From 4d6ac81ed0375b2ccab6c40cc6166d8eddbdf957 Mon Sep 17 00:00:00 2001
From: Valtteri Valo <valtterimiikovalo@gmail.com>
Date: Tue, 17 Feb 2026 22:16:27 +0200
Subject: [PATCH] fix division by zero in anneal_beta when total_timesteps <
 batch_size

When total_timesteps is smaller than one batch (total_agents * horizon),
total_epochs = total_timesteps / batch_size evaluates to 0. The
anneal_beta formula then computes current_epoch / total_epochs = 0 / 0,
which is NaN in IEEE 754. This NaN propagates through priority replay
weights (mb_prio) into the loss, silently producing NaN for all losses.
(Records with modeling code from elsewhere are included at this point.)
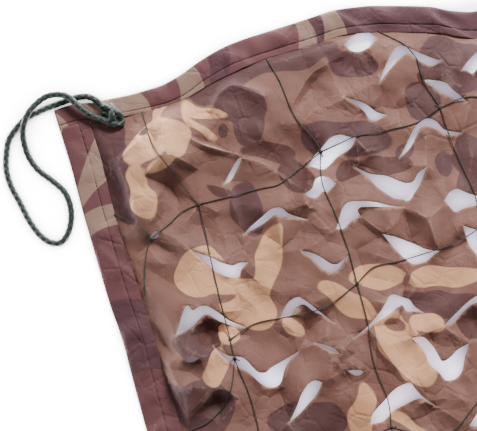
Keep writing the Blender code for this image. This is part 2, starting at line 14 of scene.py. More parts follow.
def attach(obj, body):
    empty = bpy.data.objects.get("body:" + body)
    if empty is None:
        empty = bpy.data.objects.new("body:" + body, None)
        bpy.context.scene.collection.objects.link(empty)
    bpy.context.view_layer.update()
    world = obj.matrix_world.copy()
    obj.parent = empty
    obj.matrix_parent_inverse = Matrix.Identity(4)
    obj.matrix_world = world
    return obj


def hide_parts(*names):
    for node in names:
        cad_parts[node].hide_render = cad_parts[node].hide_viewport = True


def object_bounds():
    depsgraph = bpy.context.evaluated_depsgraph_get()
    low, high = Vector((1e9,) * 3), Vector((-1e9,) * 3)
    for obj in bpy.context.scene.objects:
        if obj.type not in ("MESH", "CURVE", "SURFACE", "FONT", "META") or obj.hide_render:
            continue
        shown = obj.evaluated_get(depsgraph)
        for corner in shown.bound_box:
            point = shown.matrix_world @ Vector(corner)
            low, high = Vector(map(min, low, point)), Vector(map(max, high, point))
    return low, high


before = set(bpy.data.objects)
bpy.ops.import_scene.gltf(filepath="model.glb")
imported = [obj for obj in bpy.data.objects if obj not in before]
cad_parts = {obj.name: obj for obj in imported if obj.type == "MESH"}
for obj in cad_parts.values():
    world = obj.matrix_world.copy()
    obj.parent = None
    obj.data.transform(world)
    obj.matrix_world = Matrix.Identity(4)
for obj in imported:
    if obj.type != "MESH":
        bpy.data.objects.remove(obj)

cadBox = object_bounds()

# Lengths below are millimetres unless a note says metres, measured across and up from the tied corner.
mm = 0.001
corner = np.array([-246.0, 205.5, 0.0])  # the tied corner in the part's frame


def toPart(points):  # from the net's millimetres to the part's metres
    flat = np.array(points, float).reshape(-1, np.shape(points)[-1])
    if flat.shape[1] == 2:
        flat = np.column_stack([flat, np.zeros(len(flat))])
    return (flat + corner) * mm


def addItem(name, data):  # an object in the scene for a mesh, a lamp or the camera
    item = bpy.data.objects.new(name, data)
    bpy.context.scene.collection.objects.link(item)
    return item


def newPiece(name, points, faces, material, slot):  # a smooth mesh that rides on the part
    mesh = bpy.data.meshes.new(name)
    mesh.from_pydata(toPart(points).tolist(), [], [list(map(int, face)) for face in faces])
    mesh.validate()
    piece = addItem(name, mesh)
    mesh.materials.append(material)
    mesh.polygons.foreach_set("use_smooth", [True] * len(mesh.polygons))
    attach(piece, "root")
    return piece


def addReading(piece, name, values):  # one number a vertex, for the print and the wear
    layer = piece.data.attributes.new(name, "FLOAT", "POINT")
    layer.data.foreach_set("value", np.asarray(values, np.float32))


def unit(vectors):  # each at length 1
    return vectors / np.linalg.norm(vectors, axis=1)[:, None]


def runAlong(line):  # how far along the line each of its points is
    return np.concatenate([[0], np.cumsum(np.linalg.norm(np.diff(line, axis=0), axis=1))])


def evenly(line, spacing):  # the line with even steps between its points
    line = np.asarray(line, float)
    run = runAlong(line)
    count = max(2, int(round(run[-1] / spacing)) + 1)
    places = np.linspace(0, run[-1], count)
    return np.column_stack([np.interp(places, run, line[:, axis]) for axis in range(line.shape[1])])


def smoothLine(points, spacing, steps=8):  # smooth curve through the points, without loops at uneven ones
    places = [np.array(point, float) for point in points]
    if len(places) < 3:
        return evenly(places, spacing)
    padded = [2 * places[0] - places[1], *places, 2 * places[-1] - places[-2]]
    line = []
    for a, b, c, d in zip(padded, padded[1:], padded[2:], padded[3:]):
        s1 = math.sqrt(np.linalg.norm(b - a))
        s2 = s1 + math.sqrt(np.linalg.norm(c - b))
        s3 = s2 + math.sqrt(np.linalg.norm(d - c))
        for step in range(steps):
            s = s1 + (s2 - s1) * step / steps
            ab = ((s1 - s) * a + s * b) / s1
            bc = ((s2 - s) * b + (s - s1) * c) / (s2 - s1)
            cd = ((s3 - s) * c + (s - s2) * d) / (s3 - s2)
            abc = ((s2 - s) * ab + s * bc) / s2
            bcd = ((s3 - s) * bc + (s - s1) * cd) / (s3 - s1)
            line.append(((s2 - s) * abc + (s - s1) * bcd) / (s2 - s1))
    return evenly([*line, places[-1]], spacing)


def pushedOut(loop, distance):  # the loop with its points moved outward
    after = np.roll(loop, -1, axis=0)
    way = unit(after - np.roll(loop, 1, axis=0))
    turn = np.sign((loop[:, 0] * after[:, 1] - after[:, 0] * loop[:, 1]).sum())
    return loop + turn * distance * np.column_stack([way[:, 1], -way[:, 0]])


def insideLoop(points, loop):  # whether each point lies inside the loop
    hits = np.zeros(len(points), bool)
    low, high = loop.min(0), loop.max(0)
    near = np.where(((points > low) & (points < high)).all(1))[0]
    x, y = points[near, 0], points[near, 1]
    odd = np.zeros(len(near), bool)
    for (ax, ay), (bx, by) in zip(loop, np.roll(loop, -1, axis=0)):
        if ay != by:
            odd ^= ((ay > y) != (by > y)) & (x < ax + (y - ay) * (bx - ax) / (by - ay))
    hits[near] = odd
    return hits


def ripple(points, seed, length, count=7, spread=(0.6, 1.6)):  # smooth uneven field from -1 to 1 or so
    chance = np.random.default_rng(seed)
    total = np.zeros(len(points))
    for _ in range(count):
        angle = chance.uniform(0, 2 * math.pi)
        wave = 2 * math.pi / (length * chance.uniform(*spread))
        along = points[:, 0] * math.cos(angle) + points[:, 1] * math.sin(angle)
        total += np.sin(along * wave + chance.uniform(0, 2 * math.pi))
    return total / math.sqrt(count)


photoEdge = {"down": 275, "across": 318, "slant": 0.296}  # the photo's lower and right edges on the net


def isShown(places, margin=0.0):  # the part of the net that the photo shows
    across, up = places[..., 0], places[..., 1]
    return ((-up < photoEdge["down"] + margin + photoEdge["slant"] * across)
            & (across < photoEdge["across"] + margin + photoEdge["slant"] * up))


def ringFaces(rows, count, closed=False, flip=False):  # quads between rings of count points, and the two ends
    faces = []
    for row in range(rows if closed else rows - 1):
        here, there = row * count, (row + 1) % rows * count
        for turn in range(count):
            after = (turn + 1) % count
            faces.append((here + turn, here + after, there + after, there + turn))
    if not closed:
        last = (rows - 1) * count
        faces += [tuple(range(count))[::-1], tuple(range(last, last + count))]
    return [face[::-1] for face in faces] if flip else faces


def tubeAlong(line, radii, sides, closed=False):  # points and faces of a tube, with even turning
    line = np.asarray(line, float)
    ways = unit(np.roll(line, -1, axis=0) - np.roll(line, 1, axis=0) if closed else np.gradient(line, axis=0))
    radii = np.broadcast_to(radii, (len(line), sides))
    side = np.cross(ways[0], (0, 0, 1.0))
    if np.linalg.norm(side) < 1e-3:  # the line starts straight up
        side = np.array([1.0, 0, 0])
    points = []
    for place, way, reaches in zip(line, ways, radii):
        side = side - way * (side @ way)
        side /= np.linalg.norm(side)
        rise = np.cross(side, way)
        for turn, radius in enumerate(reaches):
            angle = 2 * math.pi * turn / sides
            points.append(place + radius * (math.cos(angle) * side + math.sin(angle) * rise))
    return points, ringFaces(len(line), sides, closed)


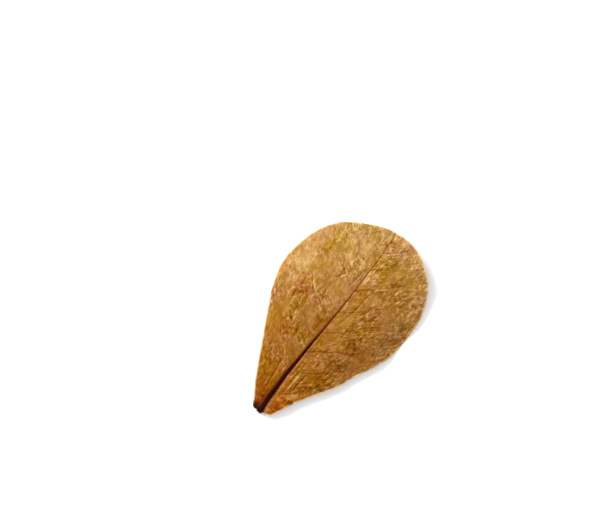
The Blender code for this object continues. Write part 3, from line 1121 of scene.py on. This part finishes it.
    def note_places(self, mesh: bpy.types.Mesh, plan: Plan) -> None:
        """Store where each point lies on the leaf, in millimetres, for the finishes.

        Args:
            mesh: The skin.
            plan: The net.
        """
        flat = np.zeros(plan.x.size)
        red, tone = self.patches(plan)
        vectors = {
            "place_mm": (plan.x.ravel() / MM, plan.y.ravel() / MM, flat),
            "grain_mm": ((plan.side * plan.run).ravel() / MM, plan.foot.ravel() / MM, flat),
        }
        for name, parts in vectors.items():
            values = np.tile(np.stack(parts, axis=1), (2, 1)).ravel()
            mesh.attributes.new(name, "FLOAT_VECTOR", "POINT").data.foreach_set("vector", values)
        numbers = {
            "edge_mm": plan.edge / MM,
            "vein_mm": plan.vein / MM,
            "vein_width_mm": plan.vein_radius / MM,
            "crest_share": plan.rib / self.form.midrib.crest(plan.y),
            "red_share": red,
            "tone_shift": tone,
            "rough_share": plan.rough,
            "cell_share": plan.cell,
            "crease_share": plan.crease / self.creases.small_depth,
        }
        for name, values in numbers.items():
            both = np.tile(values.ravel(), 2)
            mesh.attributes.new(name, "FLOAT", "POINT").data.foreach_set("value", both)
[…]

cosine_annealing() already guards against this (line 714: if T == 0
return lr_base), but the anneal_beta computation on the next line does
not. Clamping total_epochs to at least 1 fixes both.
---
 pufferlib/extensions/pufferlib.cpp | 1 +
 1 file changed, 1 insertion(+)

diff --git a/pufferlib/extensions/pufferlib.cpp b/pufferlib/extensions/pufferlib.cpp
index fadd2858e..675f4d75d 100644
--- a/pufferlib/extensions/pufferlib.cpp
+++ b/pufferlib/extensions/pufferlib.cpp
@@ -366,6 +366,7 @@ void train_impl(PuffeRL& pufferl) {
     Muon* muon = pufferl.muon;
 
     int total_epochs = hypers.total_timesteps / batch_size;
+    if (total_epochs < 1) total_epochs = 1;
 
     if (anneal_lr) {
         float lr_min = hypers.min_lr_ratio * hypers.lr;